A joint planning authority has been established to oversee the developments with four universities having reportedly been involved in drafting the plan.

Yet, the voices of affected communities remain subdued and government’s track record raises serious doubts about whether it can be trusted to implement the project in a humane and lawful manner.

This is not the first time Chivi South residents have suffered due to government-led development.

The initial phase of the Tugwi-Mukosi Dam construction saw thousands of families forcibly relocated to Nuanetsi Ranch in Mwenezi.

At the time, the government claimed that an additional 6 000 people would be evicted to make way for a planned new town.

Following heavy rainfall in February 2014, the dam basin flooded, prompting then President Robert Mugabe to declare the situation a national disaster and appeal for US$20 million in international aid.

The army and Department of Civil Protection relocated over 3 000 families to temporary camps.

But within months, those camps were shut down and residents were resettled on small one-hectare plots — despite earlier promises of five hectares per family.

Former Masvingo Provincial Affairs minister Kudakwashe Bhasikiti explained that the resettled families would grow sugarcane for a government-run ethanol project. This decision, according to officials, was based on profitability rather than the needs or preferences of the displaced.

The project is, however, far from completion, leaving families with no viable livelihoods in the meantime.

Land ownership remained unclear hence families were unable to construct permanent homes, relying entirely on aid for food and shelter.

Government employed a range of coercive tactics to enforce compliance with the relocation.

In April 2014, then Local Government minister Ignatius Chombo declared that food aid would only be provided to families who agreed to move to the designated relocation sites — an unethical and inhumane policy.

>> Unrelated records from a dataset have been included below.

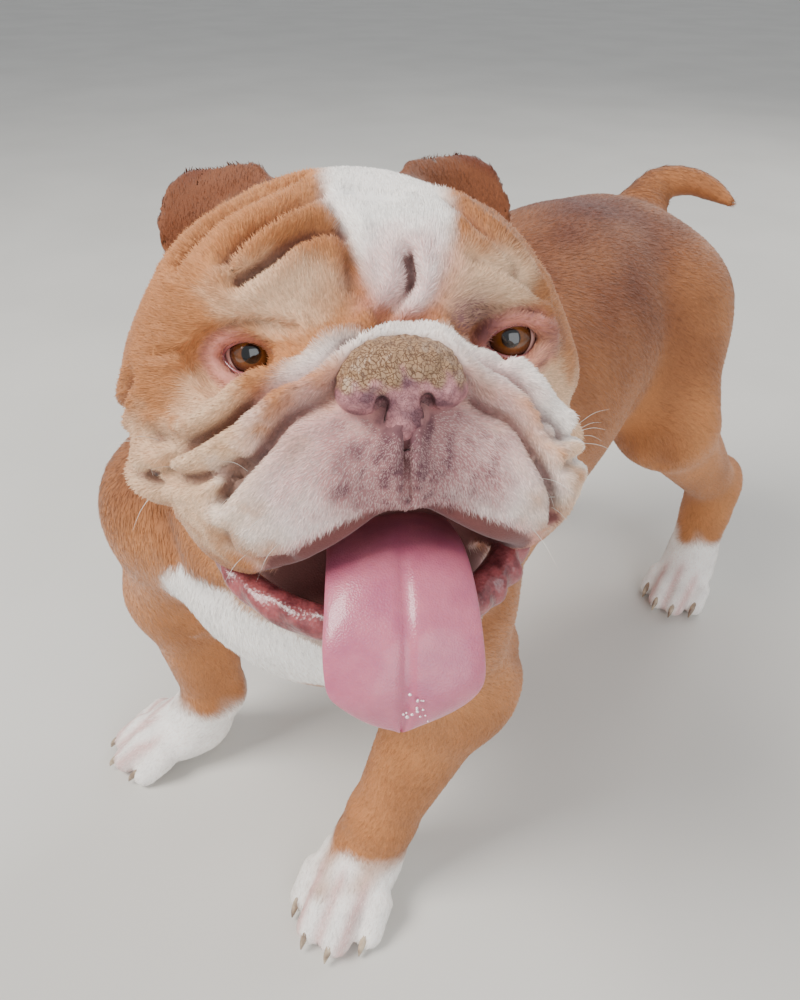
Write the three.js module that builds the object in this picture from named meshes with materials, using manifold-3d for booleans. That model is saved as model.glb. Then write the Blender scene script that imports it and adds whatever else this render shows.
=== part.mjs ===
// An english bulldog, standing in mid stride with its head turned to its left, its mouth open and its tongue out.
// Millimetres, +Z up. The body runs along Y with the chest towards -Y, and the dog's left side is towards +X.
//
// The dog is one smooth field: limbs, muscles and folds are round forms that melt into each other. Each named part is
// the field's surface inside a region of its own, and neighbours are parted by a thin cut.

import * as THREE from "three";
import { mergeVertices } from "three/addons/utils/BufferGeometryUtils.js";
import Module from "manifold-3d";

const wasm = await Module();
wasm.setup();

// Driving sizes
const GAP = 0.3; // the thin cut between two parts
const EYE_SPACING = 100; // between the centres of the eyeballs
const EYE_RADIUS = 11;
const EAR_LENGTH = 38;
const EAR_WIDTH = 50;
const EAR_THICKNESS = 6;
const TONGUE_WIDTH = 62;
const TONGUE_THICKNESS = 9;
const CLAW_LENGTH = 15;
const CLAW_RADIUS = 3.1;
const PAW_WIDTH = 66;
const SOLE_SINK = 2.5; // how far the pads are pressed flat by the floor

// How the head is held: the point between the eyes, and the turns of the face from straight ahead
const HEAD_PLACE = [81, -168, 391];
const HEAD_TURN_LEFT = 50;
const HEAD_TURN_UP = 15;

// Facet sizes of the parts
const HEAD_FACET = 9.6;
const NOSE_FACET = 4.9;
const NECK_FACET = 26;
const TORSO_FACET = 32;
const THIGH_FACET = 22;
const LEG_FACET = 16;
const PAW_FACET = 11;
const TAIL_FACET = 9;

// The skeleton: where each joint lies
const SPINE = {
  withers: [4, -95, 300],
  back: [0, -5, 272],
  loin: [0, 98, 291],
  croup: [4, 168, 287],
  tailRoot: [4, 204, 351],
};
const FORELEGS = {
  right: {
    shoulder: [-58, -186, 254],
    elbow: [-90, -184, 168],
    wrist: [-87, -180, 60],
    pastern: [-97, -192, 30],
    paw: [-105, -203, 0],
    toesOut: 34,
  },
  left: {
    shoulder: [84, -146, 250],
    elbow: [94, -124, 166],
    wrist: [76, -170, 58],
    pastern: [72, -178, 32],
    paw: [72, -189, 0],
    toesOut: 14,
  },
};
const HINDLEGS = {
  left: {
    hip: [44, 166, 292],
    knee: [80, 146, 220],
    hock: [100, 250, 112],
    pastern: [101, 242, 34],
    paw: [103, 231, 0],
    toesOut: 4,
  },
  right: {
    hip: [-44, 158, 292],
    knee: [-80, 104, 214],
    hock: [-90, 182, 108],
    pastern: [-86, 162, 34],
    paw: [-85, 149, 0],
    toesOut: 8,
  },
};

// Small tools for numbers

const radians = THREE.MathUtils.degToRad;

function smallest(a, b, soft) {
  const h = Math.max(soft - Math.abs(a - b), 0);
  return Math.min(a, b) - (h * h) / (4 * soft);
}

function largest(a, b, soft) {
  return -smallest(-a, -b, soft);
}

// Round forms. Each returns a function of a point, which is negative inside.

// An egg with three radii. Its turn is a heading to the left about Z, then a pitch about X, in degrees.
function egg([cx, cy, cz], [rx, ry, rz], heading = 0, pitch = 0) {
  const turn = new THREE.Matrix4()
    .makeRotationZ(radians(heading))
    .multiply(new THREE.Matrix4().makeRotationX(radians(pitch)));
  const e = turn.elements;
  return (x, y, z) => {
    const dx = x - cx;
    const dy = y - cy;
    const dz = z - cz;
    const a = (dx * e[0] + dy * e[1] + dz * e[2]) / rx;
    const b = (dx * e[4] + dy * e[5] + dz * e[6]) / ry;
    const c = (dx * e[8] + dy * e[9] + dz * e[10]) / rz;
    const near = Math.sqrt(a * a + b * b + c * c);
    const slope = Math.sqrt((a / rx) ** 2 + (b / ry) ** 2 + (c / rz) ** 2);
    return slope < 1e-9 ? -Math.min(rx, ry, rz) : (near * (near - 1)) / slope;
  };
}

// A limb whose radius changes evenly from one end to the other.
function limb([ax, ay, az], [bx, by, bz], ra, rb) {
  const ux = bx - ax;
  const uy = by - ay;
  const uz = bz - az;
  const lengthSquared = ux * ux + uy * uy + uz * uz;
  return (x, y, z) => {
    const along = ((x - ax) * ux + (y - ay) * uy + (z - az) * uz) / lengthSquared;
    const t = Math.min(1, Math.max(0, along));
    return Math.hypot(x - ax - t * ux, y - ay - t * uy, z - az - t * uz) - (ra + t * (rb - ra));
  };
}

// A rope of skin along a smooth curve through a few points, with a radius at each point.
function rope(points, radii, steps = 10) {
  const curve = new THREE.CatmullRomCurve3(points.map((p) => new THREE.Vector3(...p)));
  const pieces = [];
  const radiusAt = (t) => {
    const place = t * (radii.length - 1);
    const i = Math.min(Math.floor(place), radii.length - 2);
    return radii[i] + (place - i) * (radii[i + 1] - radii[i]);
  };
  for (let i = 0; i < steps; i += 1) {
    const a = curve.getPoint(i / steps).toArray();
    const b = curve.getPoint((i + 1) / steps).toArray();
    pieces.push(limb(a, b, radiusAt(i / steps), radiusAt((i + 1) / steps)));
  }
  return (x, y, z) => {
    let d = Infinity;
    for (const piece of pieces) d = Math.min(d, piece(x, y, z));
    return d;
  };
}

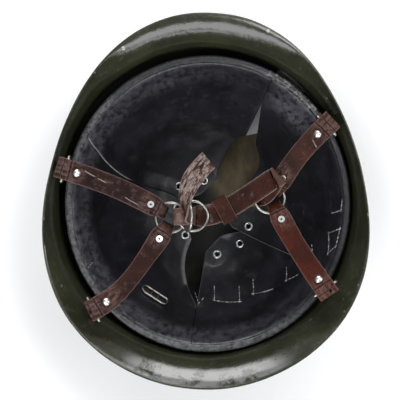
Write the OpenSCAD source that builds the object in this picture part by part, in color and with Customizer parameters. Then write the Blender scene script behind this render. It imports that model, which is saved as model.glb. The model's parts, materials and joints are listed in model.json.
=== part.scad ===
// Steel helmet with a leather liner and a four-point harness, lying on its crown.
// Origin: lowest point of the crown, +Z up through the opening, +Y towards the front.

/* [Shell] */
// Half the width of the rim
shell_half_w = 123.5; // [119:0.5:132]
// Half the length of the rim, front to rear
shell_half_l = 142.5; // [136:0.5:155]
// Height from the crown to the rim
shell_h = 162; // [156:1:172]
// Half the width of the bowl where its wall stands upright
bowl_half_w = 114; // [113:0.5:116]
// Half the length of the bowl at the same height
bowl_half_l = 119.5; // [118:0.5:123]
// Height of the flared brim, from the upright wall up to the rim
flare_h = 52; // [48:1:58]
// Thickness of the steel
steel_t = 1.2; // [0.9:0.1:1.4]
// How suddenly the brim flares at the sides
flare_power = 2.2; // [1.5:0.1:2.4]
// How suddenly the brim flares at the front and the rear
end_flare_power = 4; // [2:0.2:4.4]
// How much the rim narrows towards the front
egg_taper = 0.15; // [0.08:0.01:0.18]

/* [Liner] */
// Room between the bowl's wall and the liner's edge at the sides
liner_room_w = 3.5; // [3:0.5:5]
// The same room at the front and the rear
liner_room_l = 4.7; // [3.5:0.2:7.5]
// Distance from the rim down to the liner's edge
liner_drop = 28; // [24:1:34]
// Depth of the liner's bowl below its edge
liner_depth = 90; // [70:1:96]
// Radius of the rolled leather edge
roll_r = 2; // [1.6:0.1:2.4]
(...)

Between May 20 and 23 of that year, soldiers demolished food warehouses at Chingwizi camp and moved them 20km away to the new resettlement area.

Government agents dismantled toilets, shut down the camp school and closed the only clinic.

Despite government claims that resettlement was voluntary, Human Rights Watch investigations at the time found no evidence of community members embracing relocation, contrary to the official narrative.

Instead, armed riot police was used to forcibly remove residents, revealing a campaign rooted in intimidation rather than transparency or choice.

These events are not isolated. Zimbabwe has a long history of displacing vulnerable populations without following due process or provision of adequate support.

In 2005, during Operation Murambatsvina, roughly 700 000 people lost their homes and livelihoods under the pretence of urban renewal and order.

As with Tugwi-Mukosi, government failed to provide meaningful compensation or resettlement assistance.

Now, a decade after the first wave of displacements, another 3 652 households are at risk, yet officials continue to downplay the threat.

Masvingo Provincial Affairs and Devolution permanent secretary Addmore Pazvakavambwa claims that displacement will be a “last resort”, insisting that the government prefers “re-organising” communities rather than removing them.

But without legal guarantees, independent oversight or enforceable protections, such assurances ring hollow.

Meanwhile, reports continue to surface that politically-connected elites stand to benefit most from the planned development.

Politicians and their allies are often the first in line for lucrative stakes in tourism and hospitality ventures in areas like Tugwi-Mukosi, raising concern about corruption, nepotism and exploitation.

The government’s current handling of the Tugwi-Mukosi Master Plan reveals a dangerous pattern that disadvantages the poor, justified by rhetoric and forcibly implemented.

With a documented history of coerced resettlement, broken promises and abuse of power, the State has shown it cannot be trusted to safeguard the rights and welfare of displaced communities.

Unless independent mechanisms are established to ensure transparency, accountability and meaningful community participation, the cycle of displacement and dispossession will continue — this time, under the guise of national development.